I'm not sure what to do at this point and I'm honestly fonsued as to why this would even happen. I'm providing the entities with character-idx so why would there be a mismatch?

Any help would be much appreciated :slight_smile:

Hi! Are you able to find that particular example it fails on in your data? The basic problem here is this: the character offsets in your annotations are referring to spans of texts that do not map to the token boundaries produced by the tokenizer. This means that an NER model, which predicts token-based tags, couldn't be updated with this information and learn anything from it, because it will nevr actually get to see those tokens at runtime.

For instance, imagine you have a text like "AB C", which the tokenizer will split into ["AB", "C"]. If your data annotates a span describing the character offsets for A, this will be a problem, because there isn't a token for A that can be labelled.

So it comes down to finding those cases in your data so you can see what the main problems are. I've posted a script on this thread that you can use to find mismatched character offsets programmatically:

Sometimes, the problem can be caused by basic preprocessing issues and leading/trailing whitespace, or even off-by-one errors in the character offsets (if you've generated them programmatically). Those can be usually be fixed pretty easily in a preprocessing step.
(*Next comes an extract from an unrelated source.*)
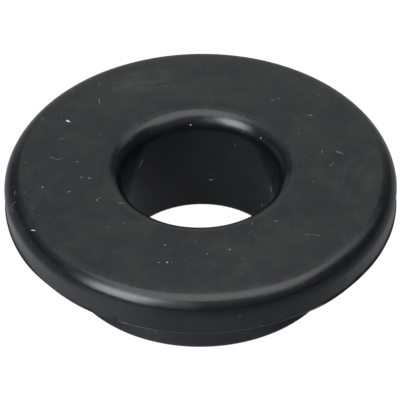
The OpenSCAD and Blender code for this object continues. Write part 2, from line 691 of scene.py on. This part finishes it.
def speck_group():
    """Scattered round specks of dust, each of its own size."""
    group, vector, given, end = new_group("Dust specks", "Mask", cells=800.0, size=0.1, share=0.5)
    distance, draws = scattered_cells(group, vector, given["Cells"])
    own_size = product(group, maths(group, "ADD", draws["Green"], 0.35), given["Size"])
    inner = product(group, own_size, 0.45)
    spot = ramp(group, distance, inner, own_size, 1.0, 0.0)
    chosen = maths(group, "LESS_THAN", draws["Red"], given["Share"])
    strength = ramp(group, draws["Blue"], 0.0, 1.0, 0.25, 1.0)
    plug(group, product(group, spot, chosen, strength), end)
    return group


def fibre_group():
    """Short curled fibres: thin contour lines of a noise, in scattered patches."""
    group, vector, given, end = new_group("Lint fibres", "Mask", scale=420.0, width=0.02, share=0.1)
    field = noise_value(group, vector, given["Scale"], detail=0.0)
    off = maths(group, "ABSOLUTE", maths(group, "SUBTRACT", field, 0.5))
    thread = ramp(group, off, 0.0, given["Width"], 1.0, 0.0)
    cell_scale = product(group, given["Scale"], 1.1)
    distance, draws = scattered_cells(group, vector, cell_scale)
    chosen = maths(group, "LESS_THAN", draws["Red"], given["Share"])
    near = ramp(group, distance, 0.25, 0.5, 1.0, 0.0)
    plug(group, product(group, thread, chosen, near), end)
    return group


def mark_group():
    """A soft mark along the straight stretch from Start to End."""
    group, vector, given, end = new_group("Single mark", "Mask", ("Vector", "Start", "End"), width=0.1 * MM)
    reach = vector_maths(group, "SUBTRACT", given["End"], given["Start"])
    offset = vector_maths(group, "SUBTRACT", vector, given["Start"])
    along = vector_maths(group, "DOT_PRODUCT", offset, reach)
    square = maths(group, "MAXIMUM", vector_maths(group, "DOT_PRODUCT", reach, reach), TINY)
    share = maths(group, "DIVIDE", along, square, clamp=True)
    nearest = vector_maths(group, "MULTIPLY", reach, share)
    away = vector_maths(group, "LENGTH", vector_maths(group, "SUBTRACT", offset, nearest))
    inner = product(group, given["Width"], 0.3)
    plug(group, ramp(group, away, inner, given["Width"], 1.0, 0.0), end)
    return group


def spots_mask(tree, vector, sizes):
    """The faint dark spots as one mask."""
    group = mark_group()
    masks = []
    for x, y, length, heading, width, strength in DARK_SPOTS:
        straight = bowed_line(length, heading, 0.0)
        start, end = [surface_spot(sizes, x, y, point)[0] for point in (straight[0], straight[-1])]
        mark = place_group(tree, group, vector=vector, start=start, end=end, width=width * MM)
        masks.append(product(tree, mark, strength))
    return strongest(tree, masks)


# How strongly each kind of dust shows
DUST_STRENGTH = 0.12
POWDER_STRENGTH = 0.045
FIBRE_STRENGTH = 0.05

# How much haze lies on upright walls, and what haze, dust and spots add to the roughness
WALL_HAZE = 0.4
HAZE_ROUGHNESS = 0.04
DUST_ROUGHNESS = 0.4
SPOT_ROUGHNESS = 0.5
SPOT_COLOUR = (0.001, 0.001, 0.001)

# How many times their depth the turning marks gain on the rounded rim
RIM_DEPTH = 15.0


def dirt_mask(tree, place):
    """Dust, powder and fine fibres as one mask."""
    specks = speck_group()
    dust = place_group(tree, specks, vector=place, cells=820.0, size=0.09, share=0.5)
    powder = place_group(tree, specks, vector=place, cells=2300.0, size=0.2, share=0.25)
    fibres = place_group(tree, fibre_group(), vector=place, width=0.014, share=0.05)
    kinds = ((dust, DUST_STRENGTH), (powder, POWDER_STRENGTH), (fibres, FIBRE_STRENGTH))
    return strongest(tree, [product(tree, mask, strength) for mask, strength in kinds])


def rubber_colour(tree, place, haze, spots, dirt, finish):
    """Colour of the rubber under its haze, smears, spots, the lip's film and painted light, and dirt."""
    smears = smear_mask(tree, place, SMEARS)
    wiped = smear_mask(tree, place, WIPED_PATCHES)
    facing = tree.nodes.new("ShaderNodeNewGeometry").outputs["Normal"]
    settled = place_group(tree, facing_up_group(), normal=facing)
    film = maths(tree, "MULTIPLY_ADD", settled, 1.0 - WALL_HAZE, WALL_HAZE)
    film = product(tree, film, maths(tree, "SUBTRACT", 1.0, wiped, clamp=True))
    skin = mix_colour(tree, product(tree, haze, film), finish.rubber_colour, finish.bloom_colour)
    skin = mix_colour(tree, smears, skin, finish.smear_colour)
    skin = mix_colour(tree, spots, skin, SPOT_COLOUR)
    # Pale film and painted light on the lip, lifting it out of the flange's shade
    skin = mix_colour(tree, place_group(tree, lip_film_and_light_group(), vector=place), skin, finish.film_and_light_colour)
    return mix_colour(tree, dirt, skin, finish.dust_colour)


def rubber_roughness(tree, haze, spots, dirt, finish):
    """Roughness of the rubber, which haze, dirt and spots add to."""
    roughness = maths(tree, "MULTIPLY_ADD", haze, HAZE_ROUGHNESS, finish.roughness)
    roughness = maths(tree, "MULTIPLY_ADD", dirt, DUST_ROUGHNESS, roughness)
    return maths(tree, "MULTIPLY_ADD", spots, SPOT_ROUGHNESS, roughness, clamp=True)


def rubber_normal(tree, place, finish):
    """Normal of the rubber, with its grain and its turning marks."""
    grain = place_group(tree, grain_group(), vector=place)
    rings = place_group(tree, turning_group(), vector=place)
    rim = place_group(tree, rim_group(), vector=place)
    share = maths(tree, "MULTIPLY_ADD", rim, RIM_DEPTH, 1.0)
    ring_depth = product(tree, share, finish.turning_depth / finish.grain_depth)
    bump = tree.nodes.new("ShaderNodeBump")
    bump.inputs["Strength"].default_value = 1.0
    bump.inputs["Distance"].default_value = finish.grain_depth
    plug(tree, maths(tree, "ADD", grain, product(tree, rings, ring_depth)), bump.inputs["Height"])
    return bump.outputs["Normal"]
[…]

In other cases, it can point to tokenization settings that you might want to adjust to better fit the data you're working with. For instance, a string like "hello.world", which the tokenizer preserves as one token ["hello.world"], but which you might want to split into 3 tokens ["hello", ".", "world"]. If there a common patterns like this in your data, you can adjust the tokenization rules to be stricter and split more by modifying the punctuation rules: Linguistic Features · spaCy Usage Documentation

In general, it's good to tackle this early on and make sure you have a tokenizer in place that produces tokens that match the spans you're looking to annotate and predict – otherwise, you can easily end up with data that your model can't learn from.

Thank you so much @ines ! That explains the problem very nicely.
Since I already had a basic model trained in spacy v3, I'm now using the nightly version of prodigy, with that model in the loop, instead of feeding it pre-annotated data, and it works perfectly :slight_smile:

I still have some tokenization issues (like dots at the end of text not being a separate token and such) and your post will be very helpful in solving those.